We lead every engagement with a firm rooting in what we call our guideposts, which are shared agreements. Often you see a sense of relief when we go over our guideposts because it’s clear that we’re creating a space for whoever you are now. You know, these are our boundaries on this, but they’re very big. If you’re coming in good faith, then you’re going to be able to adhere to them. There are occasionally people who don’t come in good faith and we have to manage that, but honestly, we don’t have to do a lot of management.
I literally could spend hours having this conversation with you about this whole situation and also a tension with that around who these spaces are created for and who they center. I’m not saying this about your work, but in our work, there’s always this sort of larger critique over work I do over, is it centering white people and their experiences too much? Is it catering to white fragility too much and things like that. And I think that’s a really important critique for this work in general. I’m always aware of that. I’m always holding that in my mind. Who am I asking to do the hardest work? Who is the least comfortable? Where is the trauma most likely to happen?”
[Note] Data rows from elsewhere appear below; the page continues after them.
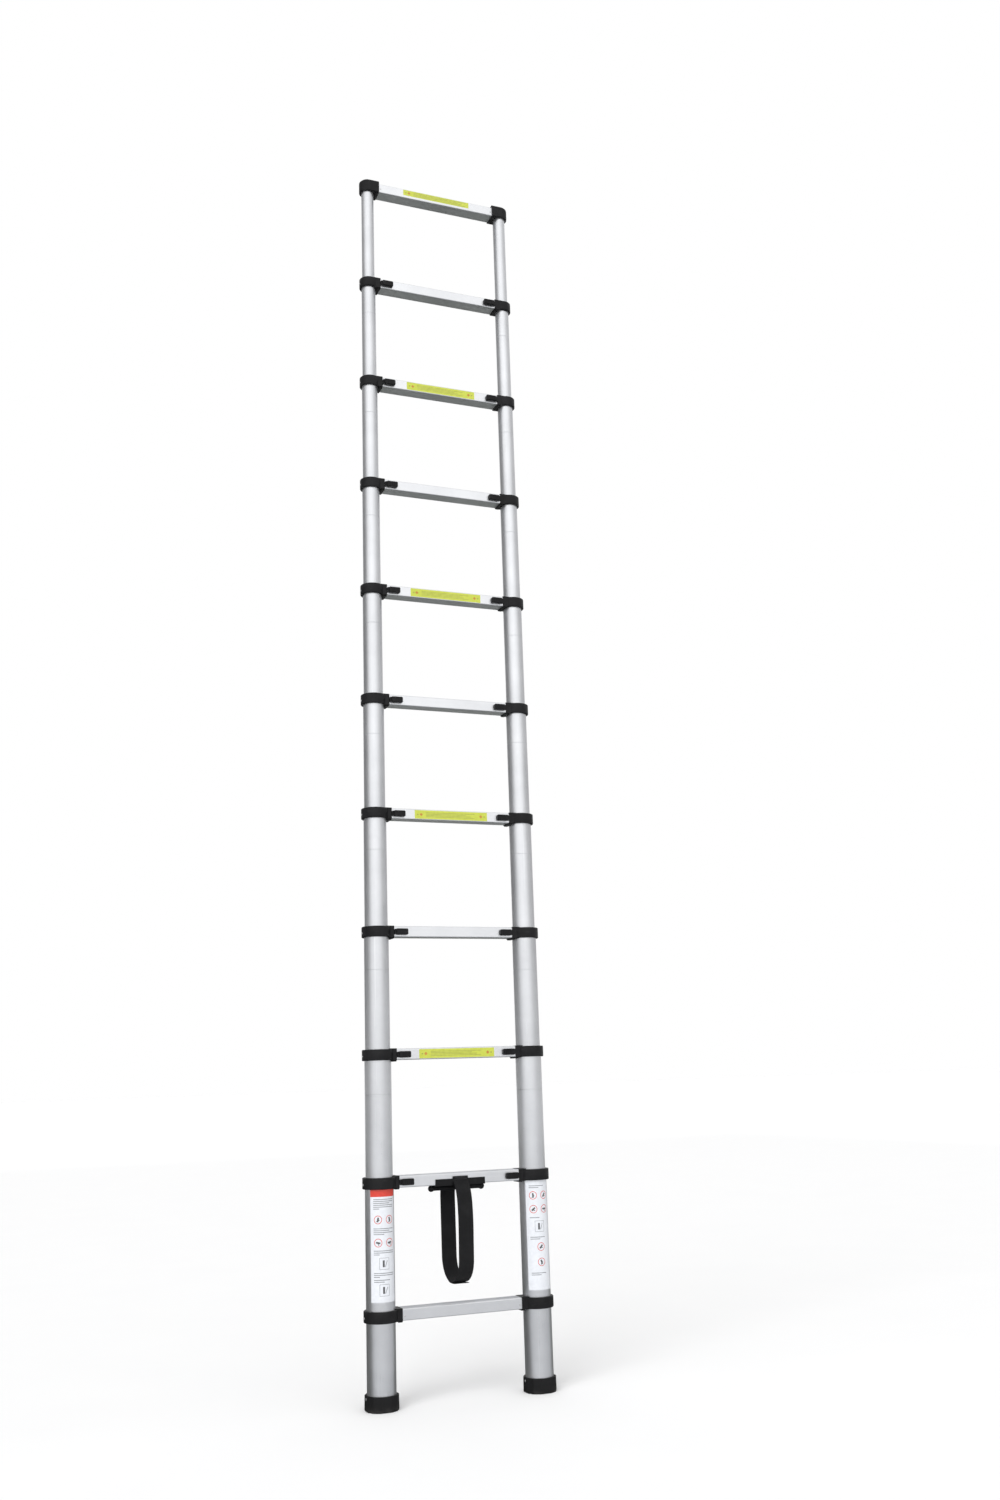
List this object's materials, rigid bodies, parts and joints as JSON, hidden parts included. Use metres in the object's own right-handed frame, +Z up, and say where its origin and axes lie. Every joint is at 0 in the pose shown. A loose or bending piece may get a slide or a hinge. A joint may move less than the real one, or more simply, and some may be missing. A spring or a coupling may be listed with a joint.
{
  "type": "telescoping ladder",
  "caption": "Straight telescoping ladder of nested aluminium tubes and box rungs with black collars, thumb latches, top caps, feet and a hanging carrying strap.",
  "frame": {"origin": "on the floor, midway between the two rails, in the plane of their axes", "axes": "+X along the rungs to the right seen from the front, +Y to the wall side, +Z up the ladder"},
  "size_m": [0.473, 0.1048, 3.173],
  "materials": {
    "tube_aluminium": "satin anodised, fine lengthwise drawing lines",
    "rung_aluminium": "bright satin extrusion",
    "collar_plastic": "fine moulded grain",
    "latch_plastic": "moulded, slightly polished by thumbs",
    "foot_rubber": "matt, scuffed on the edges",
    "clip_plastic": "satin moulded",
    "webbing": "woven polypropylene webbing",
    "rivet_steel": "domed rivet heads",
    "label_film": null,
    "sticker_film": null
  },
  "bodies": {
    "base": {"rails_1": "tube_aluminium", "collars_1": "collar_plastic", "collars_2": "collar_plastic", "rung_1": "rung_aluminium", "rung_2": "rung_aluminium", "foot_left": "foot_rubber", "foot_right": "foot_rubber", "strap_clip": "clip_plastic", "strap": "webbing"},
    "section_2": {"rails_2": "tube_aluminium", "collars_3": "collar_plastic", "rung_3": "rung_aluminium"},
    "section_3": {"rails_3": "tube_aluminium", "collars_4": "collar_plastic", "rung_4": "rung_aluminium"},
    "section_4": {"rails_4": "tube_aluminium", "collars_5": "collar_plastic", "rung_5": "rung_aluminium"},
    "section_5": {"rails_5": "tube_aluminium", "collars_6": "collar_plastic", "rung_6": "rung_aluminium"},
    "section_6": {"rails_6": "tube_aluminium", "collars_7": "collar_plastic", "rung_7": "rung_aluminium"},
    "section_7": {"rails_7": "tube_aluminium", "collars_8": "collar_plastic", "rung_8": "rung_aluminium"},
    "section_8": {"rails_8": "tube_aluminium", "collars_9": "collar_plastic", "rung_9": "rung_aluminium"},
    "section_9": {"rails_9": "tube_aluminium", "collars_10": "collar_plastic", "rung_10": "rung_aluminium"},
    "section_10": {"rails_10": "tube_aluminium", "top_caps": "collar_plastic", "rung_11": "rung_aluminium"},
    "latch_left_2": {"latch_left_2": "latch_plastic"},
    "latch_left_3": {"latch_left_3": "latch_plastic"},
    "latch_left_4": {"latch_left_4": "latch_plastic"},
    "latch_left_5": {"latch_left_5": "latch_plastic"},
    "latch_left_6": {"latch_left_6": "latch_plastic"},
    "latch_left_7": {"latch_left_7": "latch_plastic"},
    "latch_left_8": {"latch_left_8": "latch_plastic"},
    "latch_left_9": {"latch_left_9": "latch_plastic"},
    "latch_left_10": {"latch_left_10": "latch_plastic"},
    "latch_right_2": {"latch_right_2": "latch_plastic"},
    "latch_right_3": {"latch_right_3": "latch_plastic"},
    "latch_right_4": {"latch_right_4": "latch_plastic"},
    "latch_right_5": {"latch_right_5": "latch_plastic"},
    "latch_right_6": {"latch_right_6": "latch_plastic"},
    "latch_right_7": {"latch_right_7": "latch_plastic"},
    "latch_right_8": {"latch_right_8": "latch_plastic"},
    "latch_right_9": {"latch_right_9": "latch_plastic"},
    "latch_right_10": {"latch_right_10": "latch_plastic"}
  },
  "joints": [
    {"name": "slide_2", "type": "slide", "parent": "base", "child": "section_2", "axis": [0, 0, 1], "range_m": [-0.2635, 0]},
    {"name": "slide_3", "type": "slide", "parent": "section_2", "child": "section_3", "axis": [0, 0, 1], "range_m": [-0.2635, 0]},
    {"name": "slide_4", "type": "slide", "parent": "section_3", "child": "section_4", "axis": [0, 0, 1], "range_m": [-0.2635, 0]},
    {"name": "slide_5", "type": "slide", "parent": "section_4", "child": "section_5", "axis": [0, 0, 1], "range_m": [-0.2635, 0]},
    {"name": "slide_6", "type": "slide", "parent": "section_5", "child": "section_6", "axis": [0, 0, 1], "range_m": [-0.2635, 0]},
    {"name": "slide_7", "type": "slide", "parent": "section_6", "child": "section_7", "axis": [0, 0, 1], "range_m": [-0.2635, 0]},
    {"name": "slide_8", "type": "slide", "parent": "section_7", "child": "section_8", "axis": [0, 0, 1], "range_m": [-0.2635, 0]},
    {"name": "slide_9", "type": "slide", "parent": "section_8", "child": "section_9", "axis": [0, 0, 1], "range_m": [-0.2635, 0]},
    {"name": "slide_10", "type": "slide", "parent": "section_9", "child": "section_10", "axis": [0, 0, 1], "range_m": [-0.2635, 0]},
    {"name": "latch_left_2_slide", "type": "slide", "parent": "base", "child": "latch_left_2", "axis": [1, 0, 0], "range_m": [0, 0.008], "stiffness_N_per_m": 300},
    {"name": "latch_left_3_slide", "type": "slide", "parent": "section_2", "child": "latch_left_3", "axis": [1, 0, 0], "range_m": [0, 0.008], "stiffness_N_per_m": 300},
    {"name": "latch_left_4_slide", "type": "slide", "parent": "section_3", "child": "latch_left_4", "axis": [1, 0, 0], "range_m": [0, 0.008], "stiffness_N_per_m": 300},
    {"name": "latch_left_5_slide", "type": "slide", "parent": "section_4", "child": "latch_left_5", "axis": [1, 0, 0], "range_m": [0, 0.008], "stiffness_N_per_m": 300},
    {"name": "latch_left_6_slide", "type": "slide", "parent": "section_5", "child": "latch_left_6", "axis": [1, 0, 0], "range_m": [0, 0.008], "stiffness_N_per_m": 300},
    {"name": "latch_left_7_slide", "type": "slide", "parent": "section_6", "child": "latch_left_7", "axis": [1, 0, 0], "range_m": [0, 0.008], "stiffness_N_per_m": 300},
    {"name": "latch_left_8_slide", "type": "slide", "parent": "section_7", "child": "latch_left_8", "axis": [1, 0, 0], "range_m": [0, 0.008], "stiffness_N_per_m": 300},
    {"name": "latch_left_9_slide", "type": "slide", "parent": "section_8", "child": "latch_left_9", "axis": [1, 0, 0], "range_m": [0, 0.008], "stiffness_N_per_m": 300},
    {"name": "latch_left_10_slide", "type": "slide", "parent": "section_9", "child": "latch_left_10", "axis": [1, 0, 0], "range_m": [0, 0.008], "stiffness_N_per_m": 300},
    {"name": "latch_right_2_slide", "type": "slide", "parent": "base", "child": "latch_right_2", "axis": [-1, 0, 0], "range_m": [0, 0.008], "stiffness_N_per_m": 300},
    {"name": "latch_right_3_slide", "type": "slide", "parent": "section_2", "child": "latch_right_3", "axis": [-1, 0, 0], "range_m": [0, 0.008], "stiffness_N_per_m": 300},
    {"name": "latch_right_4_slide", "type": "slide", "parent": "section_3", "child": "latch_right_4", "axis": [-1, 0, 0], "range_m": [0, 0.008], "stiffness_N_per_m": 300},
    {"name": "latch_right_5_slide", "type": "slide", "parent": "section_4", "child": "latch_right_5", "axis": [-1, 0, 0], "range_m": [0, 0.008], "stiffness_N_per_m": 300},
    {"name": "latch_right_6_slide", "type": "slide", "parent": "section_5", "child": "latch_right_6", "axis": [-1, 0, 0], "range_m": [0, 0.008], "stiffness_N_per_m": 300},
    {"name": "latch_right_7_slide", "type": "slide", "parent": "section_6", "child": "latch_right_7", "axis": [-1, 0, 0], "range_m": [0, 0.008], "stiffness_N_per_m": 300},
    {"name": "latch_right_8_slide", "type": "slide", "parent": "section_7", "child": "latch_right_8", "axis": [-1, 0, 0], "range_m": [0, 0.008], "stiffness_N_per_m": 300},
    {"name": "latch_right_9_slide", "type": "slide", "parent": "section_8", "child": "latch_right_9", "axis": [-1, 0, 0], "range_m": [0, 0.008], "stiffness_N_per_m": 300},
    {"name": "latch_right_10_slide", "type": "slide", "parent": "section_9", "child": "latch_right_10", "axis": [-1, 0, 0], "range_m": [0, 0.008], "stiffness_N_per_m": 300}
  ]
}
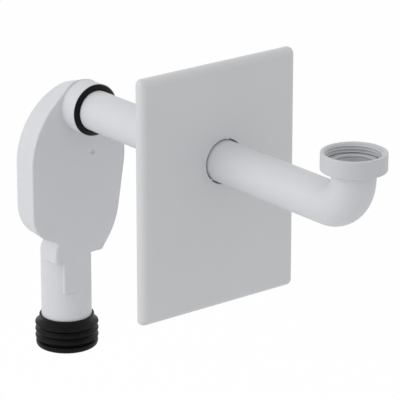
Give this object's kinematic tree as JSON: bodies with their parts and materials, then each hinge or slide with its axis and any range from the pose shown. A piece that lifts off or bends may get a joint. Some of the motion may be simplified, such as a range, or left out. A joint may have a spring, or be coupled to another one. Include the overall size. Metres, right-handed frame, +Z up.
{
  "type": "concealed trap",
  "caption": "Concealed washbasin trap: flat drum with a downward outlet, long level pipe through a cover plate, and an upturned bend with a union nut.",
  "frame": {"origin": "on the outlet's axis, at the bottom of the rubber connector", "axes": "+Z up, +Y into the wall along the connecting pipe, +X to the right seen from the room"},
  "size_m": [0.144, 0.3898, 0.2808],
  "materials": {
    "trap_plastic": "satin moulded, white",
    "plate_plastic": "satin moulded, white",
    "black_rubber": "satin moulded, black",
    "washer_plastic": "waxy, off-white"
  },
  "bodies": {
    "trap_body": {"trap_housing": "trap_plastic", "trap_back_cover": "trap_plastic", "dip_wall": "trap_plastic", "outlet_connector": "black_rubber"},
    "lip_seal": {"inlet_lip_seal": "black_rubber"},
    "pipe": {"connecting_bend": "trap_plastic", "sealing_washer": "washer_plastic"},
    "nut": {"union_nut": "trap_plastic"},
    "plate": {"cover_plate": "plate_plastic"}
  },
  "joints": [
    {"name": "pipe_swivel", "type": "hinge", "parent": "trap_body", "child": "lip_seal", "pos_m": [0.0045, -0.035, 0.206], "axis": [0, 1, 0], "continuous": true},
    {"name": "pipe_slide", "type": "slide", "parent": "lip_seal", "child": "pipe", "axis": [0, 1, 0], "range_m": [-0.01, 0.006]},
    {"name": "nut_turn", "type": "hinge", "parent": "pipe", "child": "nut", "pos_m": [0.0045, -0.34035, 0.2374], "axis": [0, 0, 1], "continuous": true},
    {"name": "plate_slide", "type": "slide", "parent": "trap_body", "child": "plate", "axis": [0, 1, 0], "range_m": [-0.1, 0.13]}
  ]
}
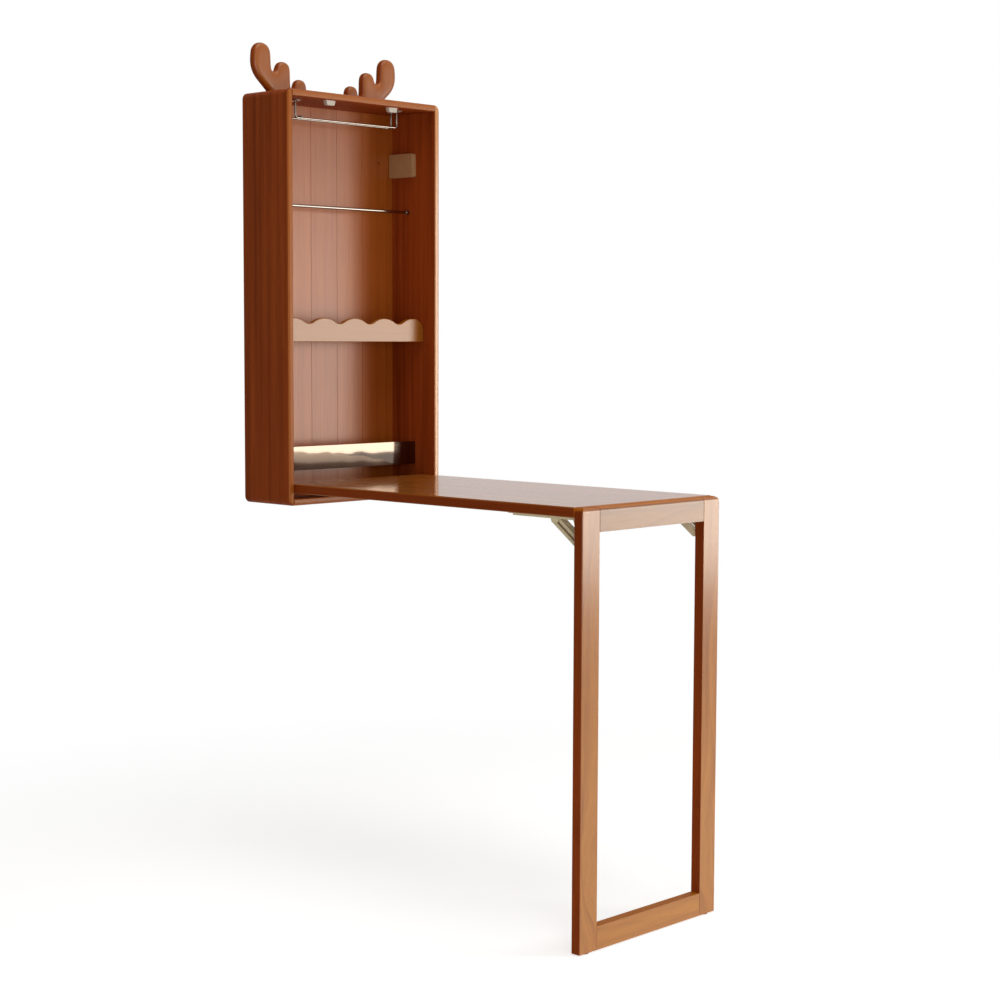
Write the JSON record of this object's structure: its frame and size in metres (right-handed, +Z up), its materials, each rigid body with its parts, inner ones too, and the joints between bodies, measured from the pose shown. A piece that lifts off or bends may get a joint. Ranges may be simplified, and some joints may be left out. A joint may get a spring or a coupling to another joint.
{
  "type": "folding bar table",
  "caption": "Wall cabinet with shelves, glass rack and antlers, whose bar table and leg frame fold up to close its front.",
  "frame": {"origin": "middle of the four wall screw holes, on the rear face of the cabinet's back, which is the wall's face", "axes": "+X to the right along the wall, +Y into the wall, +Z up"},
  "size_m": [0.54, 1.16, 2.16],
  "materials": {
    "case_wood": "satin lacquer",
    "lip_wood": "satin lacquer",
    "board_wood": "gloss lacquer",
    "leg_wood": "satin lacquer",
    "dowel_beech": "raw",
    "guard_mirror": "polished",
    "chrome": "polished",
    "zinc_steel": "zinc plated",
    "bracket_enamel": "satin",
    "white_plastic": "moulded",
    "beige_plastic": "moulded",
    "bush_nylon": "moulded",
    "glide_rubber": "moulded"
  },
  "bodies": {
    "cabinet": {"left_side_panel": "case_wood", "right_side_panel": "case_wood", "top_panel": "case_wood", "bottom_panel": "case_wood", "back_panel": "case_wood", "panel_dowels": "dowel_beech", "middle_shelf_dowels": "dowel_beech", "bottle_shelf_dowels": "dowel_beech", "antler_left": "case_wood", "antler_right": "case_wood", "antler_dowels": "dowel_beech", "middle_shelf": "case_wood", "shelf_wave_lip": "lip_wood", "lip_dowels": "dowel_beech", "bottle_shelf": "case_wood", "bottle_guard": "guard_mirror", "hanging_rod": "chrome", "rod_cup_left": "chrome", "rod_cup_right": "chrome", "guard_screws": "zinc_steel", "socket_housing": "beige_plastic", "socket_cover": "beige_plastic", "socket_screws": "zinc_steel", "catch_housing_left": "white_plastic", "catch_housing_right": "white_plastic", "catch_magnets": "zinc_steel", "catch_screws": "zinc_steel", "rack_wire_front": "chrome", "rack_wire_rear": "chrome", "rack_end_stop": "chrome", "rack_plate_left": "chrome", "rack_plate_right": "chrome", "rack_screws": "zinc_steel", "hinge_bush_left": "bush_nylon", "hinge_bush_right": "bush_nylon"},
    "table": {"table_board": "board_wood", "hinge_pin_left": "zinc_steel", "hinge_pin_right": "zinc_steel", "strike_plate_left": "zinc_steel", "strike_plate_right": "zinc_steel", "strike_screws": "zinc_steel", "table_rail_left": "bracket_enamel", "table_rail_right": "bracket_enamel", "table_rail_screws": "zinc_steel", "fold_pins": "zinc_steel", "slot_pins": "zinc_steel"},
    "leg_frame": {"leg_stile_left": "leg_wood", "leg_stile_right": "leg_wood", "leg_top_rail": "leg_wood", "leg_bottom_rail": "leg_wood", "leg_dowels": "dowel_beech", "foot_glides": "glide_rubber", "leg_rail_left": "bracket_enamel", "leg_rail_right": "bracket_enamel", "leg_rail_screws": "zinc_steel", "strap_rivets": "zinc_steel"},
    "strap_l": {"strap_left": "bracket_enamel"},
    "strap_r": {"strap_right": "bracket_enamel"}
  },
  "joints": [
    {"name": "table_fold", "type": "hinge", "parent": "cabinet", "child": "table", "pos_m": [0, -0.149, -0.486], "axis": [-1, 0, 0], "range_deg": [0, 90]},
    {"name": "leg_fold", "type": "hinge", "parent": "table", "child": "leg_frame", "pos_m": [0, -1.122, -0.51], "axis": [1, 0, 0], "range_deg": [0, 90]},
    {"name": "strap_swing_l", "type": "hinge", "parent": "leg_frame", "child": "strap_l", "pos_m": [-0.2192, -1.122, -0.561], "axis": [-1, 0, 0], "range_deg": [0, 126.52]},
    {"name": "strap_swing_r", "type": "hinge", "parent": "leg_frame", "child": "strap_r", "pos_m": [0.2192, -1.122, -0.561], "axis": [-1, 0, 0], "range_deg": [0, 126.52]}
  ],
  "couplings": [
    {"joint": "leg_fold", "follows": "table_fold", "ratio": 1},
    {"joint": "strap_swing_l", "follows": "table_fold", "ratio": 1.4052},
    {"joint": "strap_swing_r", "follows": "table_fold", "ratio": 1.4052}
  ]
}
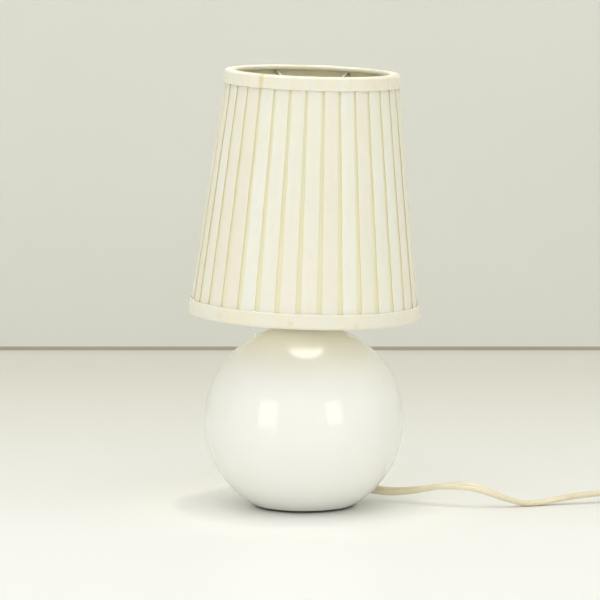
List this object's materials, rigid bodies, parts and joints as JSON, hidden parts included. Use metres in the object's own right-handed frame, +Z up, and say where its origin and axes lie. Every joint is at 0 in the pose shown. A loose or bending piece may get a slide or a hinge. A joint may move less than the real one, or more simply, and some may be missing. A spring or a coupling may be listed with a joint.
{
  "type": "table lamp",
  "caption": "Small table lamp: glossy white ceramic ball base, pleated ivory shade clipped onto a golf-ball bulb, flat mains cord with inline switch and plug.",
  "frame": {"origin": "middle of the foot, on the surface that the lamp stands on", "axes": "+Z up, -Y towards the front that the picture shows, +X towards the side on which the cord leaves"},
  "size_m": [0.4329, 0.1784, 0.2795],
  "materials": {
    "glaze": "glossy white glaze",
    "felt": "dark felt",
    "rubber": "matte beige rubber",
    "steel": "plain zinc-plated steel",
    "shade_wire": "dull zinc-plated wire",
    "brass": "satin brass",
    "bulb_cap": "bright nickel-plated",
    "holder_plastic": "aged cream plastic",
    "porcelain": "unglazed porcelain",
    "bulb_glass": "clear glass",
    "pleated_fabric": "ivory pleated ribbon cloth, yellowed in the gaps",
    "band_fabric": "ivory folded cloth band",
    "lining": "yellowed laminated lining",
    "cord": "aged beige PVC",
    "core_brown": "brown PVC",
    "core_blue": "blue PVC",
    "switch_plastic": "aged beige moulded plastic",
    "tie": "paper-covered wire"
  },
  "bodies": {
    "base": {"ceramic_base": "glaze", "felt_pad": "felt", "cord_bush": "rubber", "neck_gasket": "rubber", "neck_cap": "brass", "threaded_nipple": "steel", "inner_washer": "steel", "lock_nut": "steel", "holder_base_cap": "holder_plastic", "holder_lock_screw": "steel", "holder_terminal_block": "porcelain", "terminal_screw_live": "brass", "terminal_screw_neutral": "brass", "holder_screw_shell": "brass", "holder_centre_contact": "brass", "holder_outer_shell": "holder_plastic", "inner_lead": "cord", "wire_live": "core_brown", "wire_neutral": "core_blue", "cord_to_switch": "cord", "switch_base": "switch_plastic", "switch_cover": "switch_plastic", "switch_contact_a": "brass", "switch_contact_b": "brass", "switch_screw_a": "steel", "switch_screw_b": "steel", "cord_to_coil": "cord", "cord_coil": "cord", "cord_tie": "tie", "cord_to_plug": "cord", "plug_body": "switch_plastic", "plug_pin_left": "bulb_cap", "plug_pin_right": "bulb_cap"},
    "switch_rocker": {"switch_rocker": "switch_plastic"},
    "bulb": {"bulb_tip_contact": "steel", "bulb_insulator": "holder_plastic", "bulb_screw_cap": "bulb_cap", "bulb_glass": "bulb_glass", "bulb_stem": "bulb_glass", "bulb_filament": "steel"},
    "bulb_clip": {"clip_loop_left": "shade_wire", "clip_loop_right": "shade_wire", "clip_plate": "shade_wire", "clip_rivet": "shade_wire"},
    "shade": {"hub_plate": "shade_wire", "spider_arm_1": "shade_wire", "spider_arm_2": "shade_wire", "spider_arm_3": "shade_wire", "spider_arm_4": "shade_wire", "top_ring": "shade_wire", "bottom_ring": "shade_wire", "shade_lining": "lining", "pleated_cover": "pleated_fabric", "top_band": "band_fabric", "bottom_band": "band_fabric"}
  },
  "joints": [
    {"name": "bulb_lift", "type": "slide", "parent": "base", "child": "bulb", "axis": [0.0332, 0, 0.9995], "range_m": [0, 0.03]},
    {"name": "shade_lift", "type": "slide", "parent": "bulb", "child": "bulb_clip", "axis": [0.0332, 0, 0.9995], "range_m": [0, 0.12]},
    {"name": "shade_turn", "type": "hinge", "parent": "bulb_clip", "child": "shade", "pos_m": [0.00373, 0, 0.23044], "axis": [0.0332, 0, 0.9995], "continuous": true},
    {"name": "switch_rock", "type": "hinge", "parent": "base", "child": "switch_rocker", "pos_m": [0.244, 0.0105, 0.0143], "axis": [0, 1, 0], "range_deg": [0, 12]}
  ]
}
-Have you ever left a place, only to feel drawn back? If so, what called to you?
-What is the difficult history in the place you call home? How have you wrestled with it?
-How do you manage the tension between what April calls”the best and the worst of America?”
-What is the story of your name? Does it carry positive or negative memories?
-Are there things about your ancestors that trouble you?
-Do you feel equipped to have difficult conversations about race?
-Share a time when you were able to have a productive conversation about race. Why did it succeed?
-Are there parameters that you have found can help difficult conversations?